Step 2: Key Formula or Approach
1. Write the general equation of a hyperbola with axes parallel to the coordinate axes and center $(h,k)$. 2. Incorporate the given conditions: center lies on $y=2x$, so $k=2h$. Eccentricity $e=\sqrt{3}$. 3. The eccentricity condition relates the semi-axes $a$ and $b$: $e^2 = 1+\frac{b^2}{a^2}$ or $e^2 = 1+\frac{a^2}{b^2}$. 4. Differentiate the general equation with respect to $x$ to eliminate the parameters.
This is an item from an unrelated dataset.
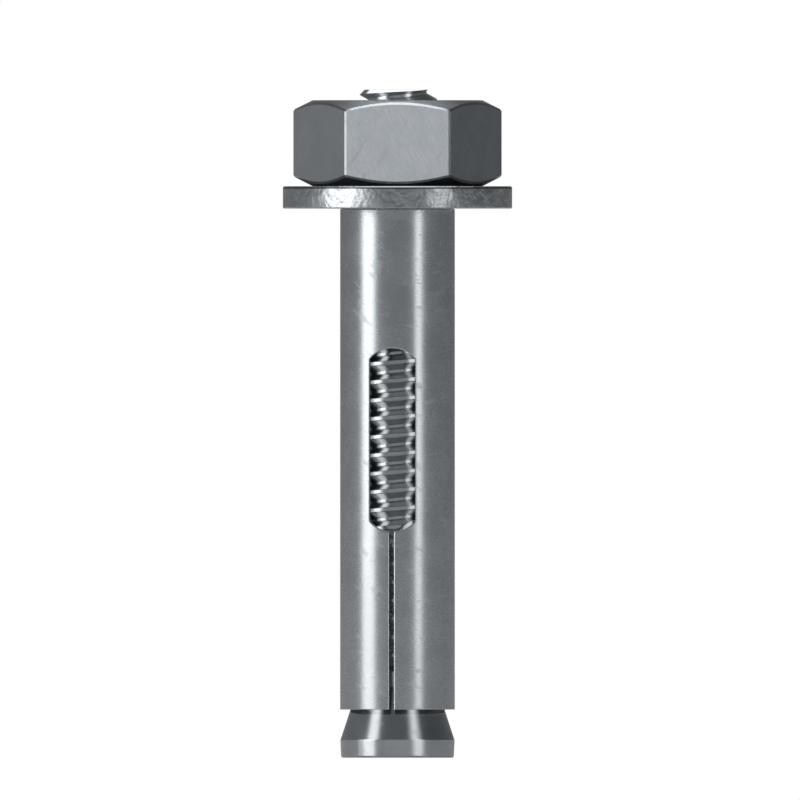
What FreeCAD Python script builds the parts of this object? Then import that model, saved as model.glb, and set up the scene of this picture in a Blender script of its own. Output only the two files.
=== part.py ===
# Sleeve anchor: a threaded stud with an expander cone, a slotted sheet-metal sleeve,
# a flat washer and a hexagon nut. Millimetres. +Z runs along the stud, the origin is the
# centre of the stud's flat foot, and -Y is the front. Angles round the stud are counted
# from the front towards +X.
import FreeCAD
import Part
import math
import os

# Sleeve: sheet rolled round the stud, its two long edges facing each other at the seam.
sleeve_diameter = 12.0
sheet_thickness = 1.05
sleeve_length = 52.4
seam_gap = 0.5
seam_angle = 114.4

# Slots: each is a window with arched ends and a narrow slit from it to the sleeve's mouth.
slot_angles = (-5.6, -125.6)
window_width = 4.8
window_length = 19.2
window_arch_rise = 1.13
window_above_mouth = 18.6
slit_width = 0.55

# Stud: one cold-formed piece, drawn at the size over its thread crests.
stud_diameter = 8.3
stud_end_chamfer = 0.7
stud_above_nut = 1.1
cone_half_angle = 18.4
rim_height = 1.9
rim_taper = 0.07
foot_round = 0.2

# Washer and nut.
washer_diameter = 24.0
washer_thickness = 2.35
washer_edge_round = 0.2
nut_across_flats = 19.0
nut_height = 9.0
nut_chamfer_circle = 17.8
nut_chamfer_angle = 27.0
nut_countersink = 0.45
nut_sides = 6

# Clearances, on the radius, and the small bevel along the sleeve's cut edges.
cone_inside_sleeve = 0.02
mouth_on_cone = 0.01
thread_running = 0.05
washer_on_stud = 0.25
edge_break = 0.1

# Radii and heights that follow from the sizes above.
sleeve_outer = sleeve_diameter / 2
sleeve_inner = sleeve_outer - sheet_thickness
stud_radius = stud_diameter / 2
rim_radius = sleeve_outer - cone_inside_sleeve
cone_slope = math.tan(math.radians(cone_half_angle))
cone_height = (rim_radius - stud_radius) / cone_slope
mouth_z = rim_height + (rim_radius - sleeve_inner + mouth_on_cone) / cone_slope
washer_z = mouth_z + sleeve_length
nut_z = washer_z + washer_thickness
nut_top_z = nut_z + nut_height
stud_top_z = nut_top_z + stud_above_nut
washer_bore = stud_radius + washer_on_stud
nut_bore = stud_radius + thread_running
nut_corner_radius = nut_across_flats / 2 / math.cos(math.pi / nut_sides)

# How far the punch and the saw reach out from the stud's axis, past the sleeve.
cut_reach = 2 * sleeve_outer

centre = FreeCAD.Vector(0, 0, 0)
upward = FreeCAD.Vector(0, 0, 1)
full_turn = 360
touching = 1e-4


# A closed outline of radius and height pairs, turned about the stud's axis.
def turned(outline, start=0, sweep=full_turn):
    points = [FreeCAD.Vector(0, -radius, height) for radius, height in outline]
    section = Part.Face(Part.makePolygon(points + points[:1]))
    section.rotate(centre, upward, start)
    return section.revolve(centre, upward, sweep)


# Circular edges of one radius at one height, for rounding.
def rim_edges(shape, radius, height):
    found = []
    for edge in shape.Edges:
        curve = edge.Curve
        if not isinstance(curve, Part.Circle):
            continue
        if abs(curve.Radius - radius) > touching:
            continue
        if abs(curve.Center.z - height) > touching:
            continue
        found.append(edge)
    return found


# The strip of sheet, rolled almost the whole way round, with the seam's gap left open.
def rolled_sheet():
    gap_angle = math.degrees(seam_gap / sleeve_outer)
    wall = [
        (sleeve_inner, mouth_z),
        (sleeve_outer, mouth_z),
        (sleeve_outer, washer_z),
        (sleeve_inner, washer_z),
    ]
    return turned(wall, seam_angle + gap_angle / 2, full_turn - gap_angle)


# A window's outline, punched straight through the front wall and turned into place.
def window_punch(angle):
    half = window_width / 2
    low = mouth_z + window_above_mouth
    high = low + window_length
    low_left = FreeCAD.Vector(-half, 0, low + window_arch_rise)
    low_right = FreeCAD.Vector(half, 0, low + window_arch_rise)
    high_right = FreeCAD.Vector(half, 0, high - window_arch_rise)
    high_left = FreeCAD.Vector(-half, 0, high - window_arch_rise)
    outline = Part.Wire(
        [
            Part.Arc(low_left, FreeCAD.Vector(0, 0, low), low_right).toShape(),
            Part.makeLine(low_right, high_right),
            Part.Arc(high_right, FreeCAD.Vector(0, 0, high), high_left).toShape(),
            Part.makeLine(high_left, low_left),
        ]
    )
    punch = Part.Face(outline).extrude(FreeCAD.Vector(0, -cut_reach, 0))
    punch.rotate(centre, upward, angle)
    return punch


# The saw that opens the sleeve from its mouth up into the window.
def slit_saw(angle):
    corner = FreeCAD.Vector(-slit_width / 2, -cut_reach, 0)
    height = mouth_z + window_above_mouth + window_arch_rise
    saw = Part.makeBox(slit_width, cut_reach, height, corner)
    saw.rotate(centre, upward, angle)
    return saw


# Edges on the sleeve's outer face: those that reach one of its ends, or else the others.
def outside_edges(shape, reaching_ends):
    found = []
    for edge in shape.Edges:
        middle = edge.valueAt((edge.FirstParameter + edge.LastParameter) / 2)
        points = [vertex.Point for vertex in edge.Vertexes] + [middle]
        radii = [math.hypot(point.x, point.y) for point in points]
        outside = all(abs(radius - sleeve_outer) < touching for radius in radii)
        low = edge.BoundBox.ZMin < mouth_z + touching
        high = edge.BoundBox.ZMax > washer_z - touching
        if outside and (low or high) == reaching_ends:
            found.append(edge)
    return found


# Windows come first and are bevelled, then the slits run into them.
def make_sleeve():
    sleeve = rolled_sheet()
    for angle in slot_angles:
        sleeve = sleeve.cut(window_punch(angle))
    sleeve = sleeve.makeChamfer(edge_break, outside_edges(sleeve, False))
    for angle in slot_angles:
        sleeve = sleeve.cut(slit_saw(angle))
    return sleeve.makeChamfer(edge_break, outside_edges(sleeve, True))


def make_stud():
    foot_radius = rim_radius - rim_taper
    outline = [
        (0, 0),
        (foot_radius, 0),
        (rim_radius, rim_height),
        (stud_radius, rim_height + cone_height),
        (stud_radius, stud_top_z - stud_end_chamfer),
        (stud_radius - stud_end_chamfer, stud_top_z),
        (0, stud_top_z),
    ]
    stud = turned(outline)
    return stud.makeFillet(foot_round, rim_edges(stud, foot_radius, 0))


def make_washer():
    outer = washer_diameter / 2
    outline = [
        (washer_bore, washer_z),
        (outer, washer_z),
        (outer, nut_z),
        (washer_bore, nut_z),
    ]
    washer = turned(outline)
    edges = rim_edges(washer, outer, washer_z) + rim_edges(washer, outer, nut_z)
    return washer.makeFillet(washer_edge_round, edges)


# The hexagon prism with two flats square to the front.
def hexagon_prism():
    points = []
    for corner in range(nut_sides + 1):
        turn = math.radians(corner * full_turn / nut_sides)
        x = nut_corner_radius * math.cos(turn)
        y = nut_corner_radius * math.sin(turn)
        points.append(FreeCAD.Vector(x, y, nut_z))
    face = Part.Face(Part.makePolygon(points))
    return face.extrude(FreeCAD.Vector(0, 0, nut_height))


# What the nut is turned to: coned at both ends, bored, and countersunk at both ends.
def nut_turning():
    flat_radius = nut_chamfer_circle / 2
    drop = (nut_corner_radius - flat_radius) * math.tan(math.radians(nut_chamfer_angle))
    mouth = nut_bore + nut_countersink
    outline = [
        (nut_bore, nut_z + nut_countersink),
        (mouth, nut_z),
        (flat_radius, nut_z),
        (nut_corner_radius, nut_z + drop),
        (nut_corner_radius, nut_top_z - drop),
        (flat_radius, nut_top_z),
        (mouth, nut_top_z),
        (nut_bore, nut_top_z - nut_countersink),
    ]
    return turned(outline)


def make_hex_nut():
    return hexagon_prism().common(nut_turning())


parts = {
    "stud": make_stud,
    "sleeve": make_sleeve,
    "washer": make_washer,
    "hex_nut": make_hex_nut,
}

os.makedirs("parts", exist_ok=True)
for name, make in parts.items():
    made = make()
    solid = made.Solids[0]
    print(name, "solids", len(made.Solids), "valid", solid.isValid(), "volume", round(solid.Volume, 2))
    solid.exportStep(os.path.join("parts", name + ".step"))
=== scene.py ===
import bmesh
import bpy
import math
from mathutils import Matrix, Vector


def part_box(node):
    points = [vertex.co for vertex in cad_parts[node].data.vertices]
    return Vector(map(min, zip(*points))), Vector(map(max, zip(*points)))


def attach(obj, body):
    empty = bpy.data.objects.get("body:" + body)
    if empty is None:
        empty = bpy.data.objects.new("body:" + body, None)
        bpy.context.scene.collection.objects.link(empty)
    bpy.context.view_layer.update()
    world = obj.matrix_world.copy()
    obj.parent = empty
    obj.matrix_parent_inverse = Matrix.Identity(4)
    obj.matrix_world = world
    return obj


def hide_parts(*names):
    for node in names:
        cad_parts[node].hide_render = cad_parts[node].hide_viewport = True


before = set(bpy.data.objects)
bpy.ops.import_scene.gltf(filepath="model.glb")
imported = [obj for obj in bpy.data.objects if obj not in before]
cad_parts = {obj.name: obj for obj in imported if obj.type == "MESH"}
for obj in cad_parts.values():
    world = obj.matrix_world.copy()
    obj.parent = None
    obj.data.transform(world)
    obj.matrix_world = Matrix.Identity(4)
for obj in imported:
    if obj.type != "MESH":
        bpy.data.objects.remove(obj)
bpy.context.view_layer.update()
print("frame loaded:", ", ".join(sorted(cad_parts)))

# Shapes are drawn in millimetres about the stud's axis, and shrunk to metres when they are done.
millimetre = 0.001
middle = Vector((0, 0, 0))
upward = Vector((0, 0, 1))
fullTurn = 2 * math.pi
mergeDistance = 0.0005
roundFacing = 0.999  # cosines: a cylinder's faces look along the radius by at least this much,
flankFacing = 0.8  # and a thread's flanks look up or down by more than this


# Lowest and highest point of a construction node, in millimetres.
def heightsOf(node):
    low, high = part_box(node)
    return low.z / millimetre, high.z / millimetre


# Points of an arc, as radius and height pairs.
def arc(centreRadius, centreHeight, radius, startDegrees, endDegrees, steps):
    points = []
    for step in range(steps + 1):
        turn = math.radians(startDegrees + (endDegrees - startDegrees) * step / steps)
        points.append((centreRadius + radius * math.cos(turn), centreHeight + radius * math.sin(turn)))
    return points


# A line through radius and height pairs, drawn behind the axis and ready to be spun.
def drawLine(bm, points, closed):
    verts = [bm.verts.new((0, radius, height)) for radius, height in points]
    edges = [bm.edges.new(pair) for pair in zip(verts, verts[1:])]
    if closed:
        edges.append(bm.edges.new((verts[-1], verts[0])))
    return verts + edges


def tidyMesh(bm):
    bmesh.ops.remove_doubles(bm, verts=bm.verts, dist=mergeDistance)
    bmesh.ops.recalc_face_normals(bm, faces=bm.faces)


def meshObject(name, bm):
    mesh = bpy.data.meshes.new(name)
    bm.to_mesh(mesh)
    bm.free()
    obj = bpy.data.objects.new(name, mesh)
    bpy.context.scene.collection.objects.link(obj)
    return obj


# Turned on a lathe: closed outlines make rings, open ones start and end on the axis.
def turned(name, points, steps, closed=False):
    bm = bmesh.new()
    line = drawLine(bm, points, closed)
    bmesh.ops.spin(bm, geom=line, cent=middle, axis=upward, angle=fullTurn, steps=steps, use_merge=True)
    tidyMesh(bm)
    return meshObject(name, bm)


# Puts in place of the mesh what the modifiers make of it.
def settle(obj):
    graph = bpy.context.evaluated_depsgraph_get()
    done = bpy.data.meshes.new_from_object(obj.evaluated_get(graph))
    before = obj.data
    obj.modifiers.clear()
    obj.data = done
    bpy.data.meshes.remove(before)


def combine(obj, tool, operation):
    modifier = obj.modifiers.new("combine", "BOOLEAN")
    modifier.operation = operation
    modifier.solver = "EXACT"
    modifier.object = tool
    settle(obj)
    bpy.data.objects.remove(tool)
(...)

Step 3: Detailed Explanation
1. General Equation and Conditions: Let the center be $(h,k)$. The equation of the hyperbola is $\frac{(x-h)^2}{A} - \frac{(y-k)^2}{B} = 1$. (We use A and B to avoid confusion with semi-axes a,b). Given $k=2h$. Eccentricity $e=\sqrt{3} \implies e^2=3$. $e^2 = 1 + \frac{B}{A} \implies 3 = 1 + \frac{B}{A} \implies \frac{B}{A}=2 \implies B=2A$. The equation becomes $\frac{(x-h)^2}{A} - \frac{(y-2h)^2}{2A} = 1$. $2(x-h)^2 - (y-2h)^2 = 2A$. This family has two parameters, $h$ and $A$. We need to differentiate twice. 2. First Differentiation: Differentiate with respect to $x$: $4(x-h) - 2(y-2h)y_1 = 0$, where $y_1=\frac{dy}{dx}$. $2(x-h) - (y-2h)y_1 = 0$. $2x-2h - yy_1 + 2hy_1 = 0$. $h(2y_1-2) = yy_1 - 2x \implies h = \frac{yy_1-2x}{2(y_1-1)}$. 3. Second Differentiation: Differentiate $2(x-h) - (y-2h)y_1 = 0$ with respect to $x$: $2 - [y_1 \cdot y_1 + (y-2h)y_2] = 0$, where $y_2=\frac{d^2y}{dx^2}$. $2 - y_1^2 - (y-2h)y_2 = 0$. 4. Eliminate h: From $2(x-h) = (y-2h)y_1$, we can express $(y-2h)$: $(y-2h) = \frac{2(x-h)}{y_1}$. Substitute this into the second derivative equation: $2 - y_1^2 - \frac{2(x-h)}{y_1} y_2 = 0$. Now we need to eliminate $h$. From $h = \frac{yy_1-2x}{2(y_1-1)}$, $x-h = x - \frac{yy_1-2x}{2(y_1-1)} = \frac{2x(y_1-1) - (yy_1-2x)}{2(y_1-1)} = \frac{2xy_1-2x-yy_1+2x}{2(y_1-1)} = \frac{y_1(2x-y)}{2(y_1-1)}$. Substitute this into the equation $2 - y_1^2 - \frac{2(x-h)}{y_1} y_2 = 0$: \[ 2 - y_1^2 - \frac{2}{y_1} \left( \frac{y_1(2x-y)}{2(y_1-1)} \right) y_2 = 0 \] \[ 2 - y_1^2 - \frac{2x-y}{y_1-1} y_2 = 0 \] \[ (2-y_1^2)(y_1-1) - (2x-y)y_2 = 0 \] \[ 2y_1 - 2 - y_1^3 + y_1^2 - (2x-y)y_2 = 0 \] \[ (y-2x)y_2 + y_1^2 + 2y_1 = y_1^3+2 \] This matches option (B). What if the transverse axis is vertical? Then $e^2 = 1+\frac{A}{B} \implies 3=1+\frac{A}{B} \implies \frac{A}{B}=2 \implies A=2B$. The equation is $\frac{(y-2h)^2}{B} - \frac{(x-h)^2}{2B} = 1 \implies 2(y-2h)^2-(x-h)^2=2B$. Differentiating: $4(y-2h)y_1 - 2(x-h)=0 \implies 2(y-2h)y_1=(x-h)$. Differentiating again: $2[y_1^2+(y-2h)y_2] - 1=0$. This leads to a different differential equation. However, the one derived from the horizontal transverse axis matches an option. Step 4: Final Answer
Assuming the hyperbolas have a horizontal transverse axis, the resulting differential equation is $(y-2x)y_2 + y_1^2 + 2y_1 = y_1^3+2$.